# [GIVEN DATA]
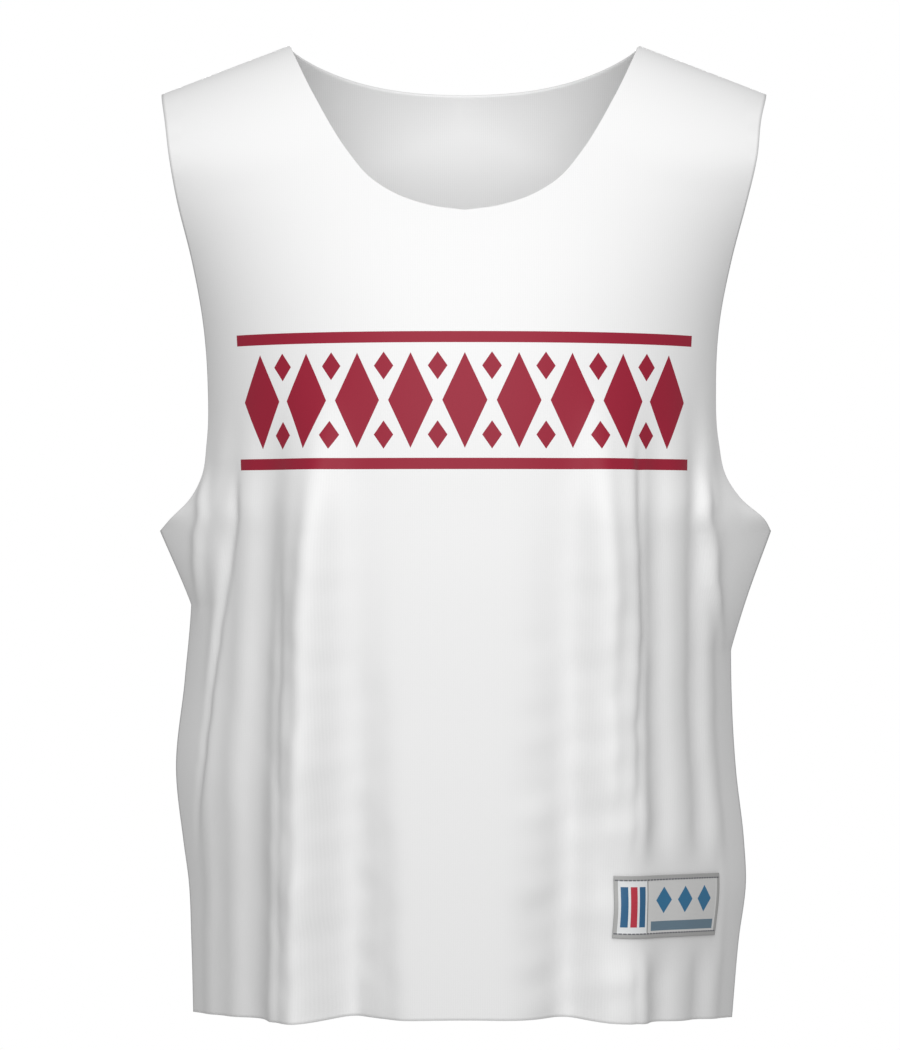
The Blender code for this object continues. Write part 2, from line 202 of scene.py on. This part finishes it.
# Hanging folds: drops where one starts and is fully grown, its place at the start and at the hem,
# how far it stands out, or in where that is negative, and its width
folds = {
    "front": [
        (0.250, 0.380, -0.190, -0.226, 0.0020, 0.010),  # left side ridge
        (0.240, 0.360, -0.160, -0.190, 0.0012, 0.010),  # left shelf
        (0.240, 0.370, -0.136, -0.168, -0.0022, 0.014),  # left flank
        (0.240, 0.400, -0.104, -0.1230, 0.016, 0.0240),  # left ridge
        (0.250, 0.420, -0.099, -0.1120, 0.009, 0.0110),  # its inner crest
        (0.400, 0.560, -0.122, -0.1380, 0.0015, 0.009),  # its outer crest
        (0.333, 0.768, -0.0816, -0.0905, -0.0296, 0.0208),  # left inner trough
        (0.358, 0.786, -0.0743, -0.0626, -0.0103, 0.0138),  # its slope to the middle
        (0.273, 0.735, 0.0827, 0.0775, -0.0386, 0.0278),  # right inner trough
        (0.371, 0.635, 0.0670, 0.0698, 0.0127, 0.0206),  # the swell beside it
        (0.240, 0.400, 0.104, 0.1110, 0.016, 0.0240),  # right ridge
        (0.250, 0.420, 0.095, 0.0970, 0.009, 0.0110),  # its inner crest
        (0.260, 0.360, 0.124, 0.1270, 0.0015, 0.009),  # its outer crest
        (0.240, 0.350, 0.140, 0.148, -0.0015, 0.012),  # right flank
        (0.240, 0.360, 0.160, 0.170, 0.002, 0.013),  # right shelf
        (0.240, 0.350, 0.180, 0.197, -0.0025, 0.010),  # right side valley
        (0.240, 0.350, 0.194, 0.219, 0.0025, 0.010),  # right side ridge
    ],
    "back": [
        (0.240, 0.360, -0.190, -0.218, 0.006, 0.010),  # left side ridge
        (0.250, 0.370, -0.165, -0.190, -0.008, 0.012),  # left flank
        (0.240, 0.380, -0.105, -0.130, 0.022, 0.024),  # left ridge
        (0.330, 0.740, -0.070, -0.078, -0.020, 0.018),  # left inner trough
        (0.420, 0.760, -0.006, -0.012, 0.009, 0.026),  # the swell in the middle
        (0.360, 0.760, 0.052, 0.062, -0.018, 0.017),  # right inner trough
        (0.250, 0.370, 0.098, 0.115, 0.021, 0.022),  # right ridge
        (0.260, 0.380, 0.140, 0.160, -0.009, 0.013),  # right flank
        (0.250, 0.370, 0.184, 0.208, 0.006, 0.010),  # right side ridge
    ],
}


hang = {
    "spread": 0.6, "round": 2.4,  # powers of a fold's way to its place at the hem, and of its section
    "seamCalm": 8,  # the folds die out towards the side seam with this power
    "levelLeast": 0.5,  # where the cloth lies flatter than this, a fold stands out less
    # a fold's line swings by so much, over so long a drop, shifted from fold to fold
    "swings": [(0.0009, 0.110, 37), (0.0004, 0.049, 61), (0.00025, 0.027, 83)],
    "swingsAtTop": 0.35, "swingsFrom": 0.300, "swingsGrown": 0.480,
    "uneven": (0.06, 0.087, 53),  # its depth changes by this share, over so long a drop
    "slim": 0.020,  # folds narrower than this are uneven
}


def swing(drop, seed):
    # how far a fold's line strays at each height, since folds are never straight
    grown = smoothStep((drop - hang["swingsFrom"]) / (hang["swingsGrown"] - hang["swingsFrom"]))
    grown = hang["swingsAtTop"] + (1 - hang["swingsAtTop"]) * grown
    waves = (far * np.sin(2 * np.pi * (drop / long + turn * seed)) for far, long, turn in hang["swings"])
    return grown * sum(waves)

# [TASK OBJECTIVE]
Print all of the data exactly as it was given.

# [COMPLETE ANSWER]
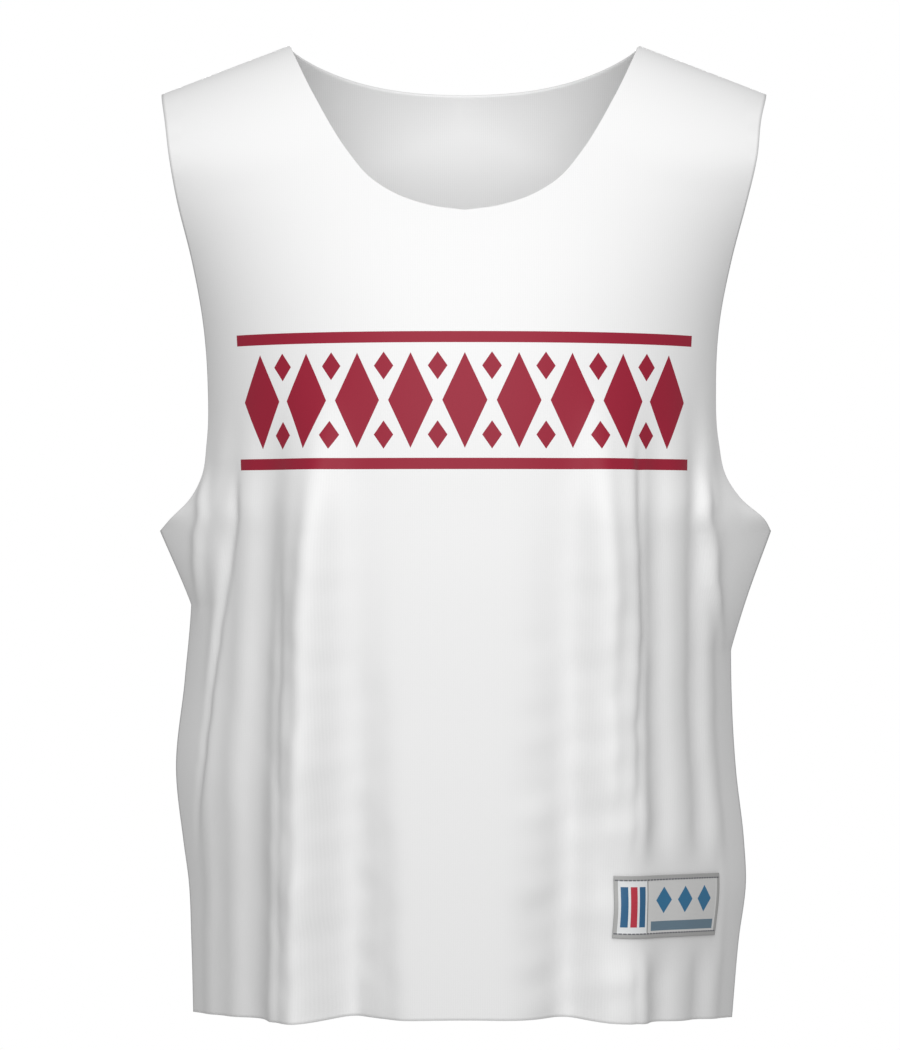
The Blender code for this object continues. Write part 2, from line 202 of scene.py on. This part finishes it.
# Hanging folds: drops where one starts and is fully grown, its place at the start and at the hem,
# how far it stands out, or in where that is negative, and its width
folds = {
    "front": [
        (0.250, 0.380, -0.190, -0.226, 0.0020, 0.010),  # left side ridge
        (0.240, 0.360, -0.160, -0.190, 0.0012, 0.010),  # left shelf
        (0.240, 0.370, -0.136, -0.168, -0.0022, 0.014),  # left flank
        (0.240, 0.400, -0.104, -0.1230, 0.016, 0.0240),  # left ridge
        (0.250, 0.420, -0.099, -0.1120, 0.009, 0.0110),  # its inner crest
        (0.400, 0.560, -0.122, -0.1380, 0.0015, 0.009),  # its outer crest
        (0.333, 0.768, -0.0816, -0.0905, -0.0296, 0.0208),  # left inner trough
        (0.358, 0.786, -0.0743, -0.0626, -0.0103, 0.0138),  # its slope to the middle
        (0.273, 0.735, 0.0827, 0.0775, -0.0386, 0.0278),  # right inner trough
        (0.371, 0.635, 0.0670, 0.0698, 0.0127, 0.0206),  # the swell beside it
        (0.240, 0.400, 0.104, 0.1110, 0.016, 0.0240),  # right ridge
        (0.250, 0.420, 0.095, 0.0970, 0.009, 0.0110),  # its inner crest
        (0.260, 0.360, 0.124, 0.1270, 0.0015, 0.009),  # its outer crest
        (0.240, 0.350, 0.140, 0.148, -0.0015, 0.012),  # right flank
        (0.240, 0.360, 0.160, 0.170, 0.002, 0.013),  # right shelf
        (0.240, 0.350, 0.180, 0.197, -0.0025, 0.010),  # right side valley
        (0.240, 0.350, 0.194, 0.219, 0.0025, 0.010),  # right side ridge
    ],
    "back": [
        (0.240, 0.360, -0.190, -0.218, 0.006, 0.010),  # left side ridge
        (0.250, 0.370, -0.165, -0.190, -0.008, 0.012),  # left flank
        (0.240, 0.380, -0.105, -0.130, 0.022, 0.024),  # left ridge
        (0.330, 0.740, -0.070, -0.078, -0.020, 0.018),  # left inner trough
        (0.420, 0.760, -0.006, -0.012, 0.009, 0.026),  # the swell in the middle
        (0.360, 0.760, 0.052, 0.062, -0.018, 0.017),  # right inner trough
        (0.250, 0.370, 0.098, 0.115, 0.021, 0.022),  # right ridge
        (0.260, 0.380, 0.140, 0.160, -0.009, 0.013),  # right flank
        (0.250, 0.370, 0.184, 0.208, 0.006, 0.010),  # right side ridge
    ],
}


hang = {
    "spread": 0.6, "round": 2.4,  # powers of a fold's way to its place at the hem, and of its section
    "seamCalm": 8,  # the folds die out towards the side seam with this power
    "levelLeast": 0.5,  # where the cloth lies flatter than this, a fold stands out less
    # a fold's line swings by so much, over so long a drop, shifted from fold to fold
    "swings": [(0.0009, 0.110, 37), (0.0004, 0.049, 61), (0.00025, 0.027, 83)],
    "swingsAtTop": 0.35, "swingsFrom": 0.300, "swingsGrown": 0.480,
    "uneven": (0.06, 0.087, 53),  # its depth changes by this share, over so long a drop
    "slim": 0.020,  # folds narrower than this are uneven
}


def swing(drop, seed):
    # how far a fold's line strays at each height, since folds are never straight
    grown = smoothStep((drop - hang["swingsFrom"]) / (hang["swingsGrown"] - hang["swingsFrom"]))
    grown = hang["swingsAtTop"] + (1 - hang["swingsAtTop"]) * grown
    waves = (far * np.sin(2 * np.pi * (drop / long + turn * seed)) for far, long, turn in hang["swings"])
    return grown * sum(waves)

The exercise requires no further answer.